**What you are asked to do**.
Repeat only the lines from the one containing "Recreate this object" through the one containing "const endPowerShare = 2.67;", exactly as written, both ends included.

═══ Dataset excerpts ═══

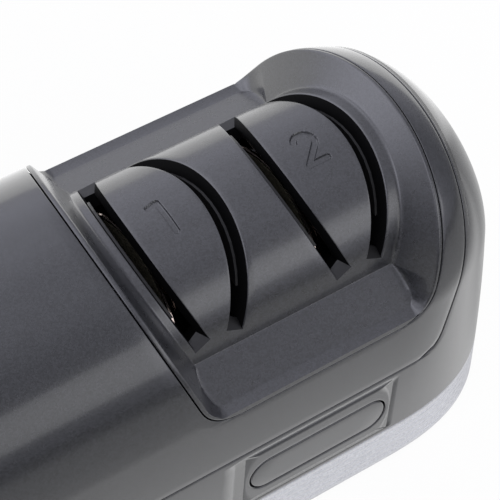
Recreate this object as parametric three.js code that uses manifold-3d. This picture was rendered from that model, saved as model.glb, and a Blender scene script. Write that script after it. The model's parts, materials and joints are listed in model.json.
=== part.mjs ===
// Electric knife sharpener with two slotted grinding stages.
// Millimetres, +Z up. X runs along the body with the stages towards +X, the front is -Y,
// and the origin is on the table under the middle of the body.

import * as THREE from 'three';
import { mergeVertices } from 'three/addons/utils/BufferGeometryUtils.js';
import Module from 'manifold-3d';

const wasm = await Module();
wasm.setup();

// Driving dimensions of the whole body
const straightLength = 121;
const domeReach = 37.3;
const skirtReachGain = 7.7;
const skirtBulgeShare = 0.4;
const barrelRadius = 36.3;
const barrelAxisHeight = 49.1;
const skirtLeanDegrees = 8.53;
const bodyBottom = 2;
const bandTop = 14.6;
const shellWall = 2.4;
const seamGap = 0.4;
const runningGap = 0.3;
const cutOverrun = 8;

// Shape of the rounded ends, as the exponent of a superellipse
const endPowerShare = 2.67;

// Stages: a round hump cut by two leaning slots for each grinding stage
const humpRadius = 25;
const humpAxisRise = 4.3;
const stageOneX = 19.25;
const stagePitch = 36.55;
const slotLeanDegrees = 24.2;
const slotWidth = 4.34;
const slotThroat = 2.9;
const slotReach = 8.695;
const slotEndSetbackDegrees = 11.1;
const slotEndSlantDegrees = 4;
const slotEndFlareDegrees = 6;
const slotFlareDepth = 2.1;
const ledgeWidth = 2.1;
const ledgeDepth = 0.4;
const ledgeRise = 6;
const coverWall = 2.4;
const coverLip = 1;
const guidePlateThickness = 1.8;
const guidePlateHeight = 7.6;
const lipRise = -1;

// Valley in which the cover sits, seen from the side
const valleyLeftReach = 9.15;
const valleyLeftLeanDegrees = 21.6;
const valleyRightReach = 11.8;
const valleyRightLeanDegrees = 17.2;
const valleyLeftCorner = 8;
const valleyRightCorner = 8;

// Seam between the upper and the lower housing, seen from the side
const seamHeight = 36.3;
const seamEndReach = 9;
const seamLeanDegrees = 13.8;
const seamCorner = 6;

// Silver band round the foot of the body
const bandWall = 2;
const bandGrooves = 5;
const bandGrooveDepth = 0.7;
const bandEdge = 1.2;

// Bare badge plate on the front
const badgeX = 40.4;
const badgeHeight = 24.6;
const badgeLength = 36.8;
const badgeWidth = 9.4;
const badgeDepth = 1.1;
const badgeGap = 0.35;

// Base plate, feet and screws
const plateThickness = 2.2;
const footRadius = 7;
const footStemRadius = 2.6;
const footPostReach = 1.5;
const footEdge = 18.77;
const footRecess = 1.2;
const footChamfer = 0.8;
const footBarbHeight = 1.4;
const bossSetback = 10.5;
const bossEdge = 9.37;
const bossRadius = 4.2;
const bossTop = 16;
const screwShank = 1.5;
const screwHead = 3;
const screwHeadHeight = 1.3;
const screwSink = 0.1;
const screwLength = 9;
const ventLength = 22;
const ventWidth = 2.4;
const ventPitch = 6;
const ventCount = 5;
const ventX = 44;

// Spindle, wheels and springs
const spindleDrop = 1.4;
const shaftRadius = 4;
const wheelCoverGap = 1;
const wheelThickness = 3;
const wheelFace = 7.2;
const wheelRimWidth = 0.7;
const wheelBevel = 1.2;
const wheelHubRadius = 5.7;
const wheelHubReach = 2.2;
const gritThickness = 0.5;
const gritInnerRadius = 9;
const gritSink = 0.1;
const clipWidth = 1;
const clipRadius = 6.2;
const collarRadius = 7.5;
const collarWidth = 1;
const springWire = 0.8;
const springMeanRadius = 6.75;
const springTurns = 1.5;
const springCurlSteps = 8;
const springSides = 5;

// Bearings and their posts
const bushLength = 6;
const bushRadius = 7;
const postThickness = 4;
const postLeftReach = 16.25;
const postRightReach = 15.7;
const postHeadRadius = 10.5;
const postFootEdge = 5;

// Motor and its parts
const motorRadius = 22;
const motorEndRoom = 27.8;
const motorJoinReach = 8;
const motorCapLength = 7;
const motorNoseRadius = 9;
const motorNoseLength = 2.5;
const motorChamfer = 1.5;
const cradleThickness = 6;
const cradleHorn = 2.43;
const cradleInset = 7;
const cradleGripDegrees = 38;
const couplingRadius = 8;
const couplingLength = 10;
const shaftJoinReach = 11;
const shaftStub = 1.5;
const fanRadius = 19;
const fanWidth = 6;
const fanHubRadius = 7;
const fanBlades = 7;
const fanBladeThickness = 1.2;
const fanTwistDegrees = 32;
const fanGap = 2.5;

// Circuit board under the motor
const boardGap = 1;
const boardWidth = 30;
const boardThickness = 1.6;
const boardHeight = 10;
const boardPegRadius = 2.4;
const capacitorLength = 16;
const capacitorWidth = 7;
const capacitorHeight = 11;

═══
═══ Dataset excerpts ═══

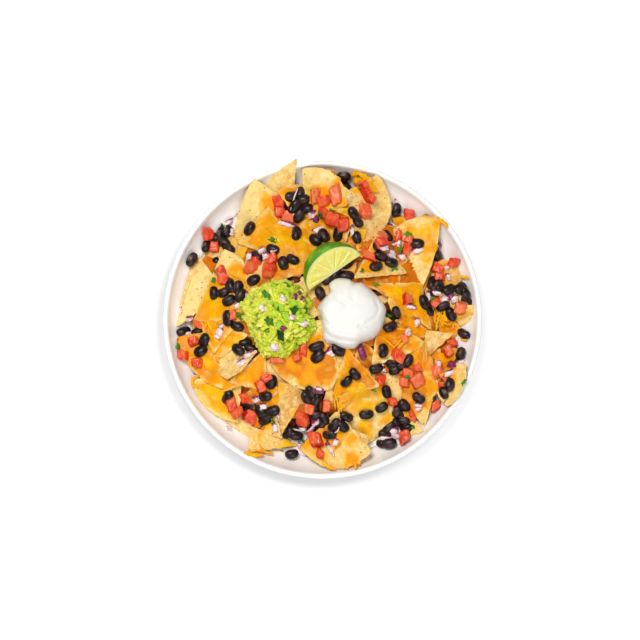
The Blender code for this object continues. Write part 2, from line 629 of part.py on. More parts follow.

═══

**Output for this task**.
Recreate this object as parametric three.js code that uses manifold-3d. This picture was rendered from that model, saved as model.glb, and a Blender scene script. Write that script after it. The model's parts, materials and joints are listed in model.json.
=== part.mjs ===
// Electric knife sharpener with two slotted grinding stages.
// Millimetres, +Z up. X runs along the body with the stages towards +X, the front is -Y,
// and the origin is on the table under the middle of the body.

import * as THREE from 'three';
import { mergeVertices } from 'three/addons/utils/BufferGeometryUtils.js';
import Module from 'manifold-3d';

const wasm = await Module();
wasm.setup();

// Driving dimensions of the whole body
const straightLength = 121;
const domeReach = 37.3;
const skirtReachGain = 7.7;
const skirtBulgeShare = 0.4;
const barrelRadius = 36.3;
const barrelAxisHeight = 49.1;
const skirtLeanDegrees = 8.53;
const bodyBottom = 2;
const bandTop = 14.6;
const shellWall = 2.4;
const seamGap = 0.4;
const runningGap = 0.3;
const cutOverrun = 8;

// Shape of the rounded ends, as the exponent of a superellipse
const endPowerShare = 2.67;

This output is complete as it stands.